Here’s what matters when evaluating any online bartending program: Does it include state-approved A.T.A.P. certification? Does it provide hands-on practice components or just video lectures? Does it offer job placement support or connections to employers? Is it recognized by bars and restaurants in your area? Most importantly, can you practice the physical skills you’re learning, or are you just watching someone else do them?
If you’re considering an online program because of cost or schedule constraints, look for hybrid options. Some schools offer online theory components combined with in-person practice sessions. You learn recipes and regulations on your own time, then come in for hands-on training with real equipment and instructor feedback.

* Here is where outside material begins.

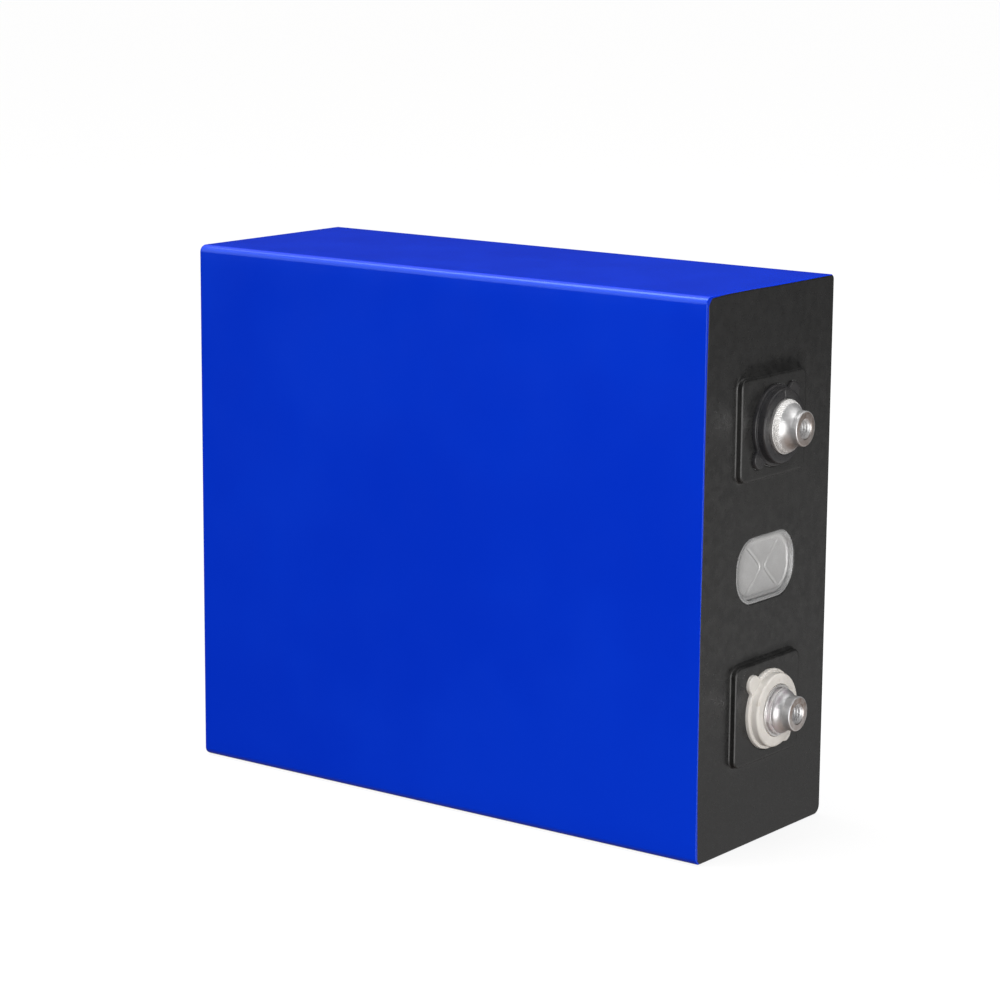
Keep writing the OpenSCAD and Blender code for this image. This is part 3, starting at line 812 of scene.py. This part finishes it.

This model gives you flexibility without sacrificing the practical experience that actually prepares you to work. Pure online programs have their place, but if your goal is employment in Nassau County’s competitive bar scene, invest in training that includes real-world practice. The difference shows up in how quickly you get hired and how confident you feel on your first shift.
In Person Bartending Class: Why Hands-On Training Still Matters
An in person bartending class puts you in the environment you’ll actually work in. You’re standing behind a bar, not sitting at a computer. You’re handling bottles, operating soda guns, and building drinks while someone with years of experience watches and corrects your technique. You’re making mistakes in a low-stakes setting where the cost is a wasted practice pour, not a frustrated manager or lost tips.
The value of in-person training isn’t just about learning—it’s about repetition under realistic conditions. You practice making the same drink twenty times until your hands know the motions. You work through scenarios where multiple tickets come in at once and you have to prioritize and sequence your work. You learn how to move efficiently in a confined space, how to communicate with other bartenders during a rush, and how to recover when you mess something up.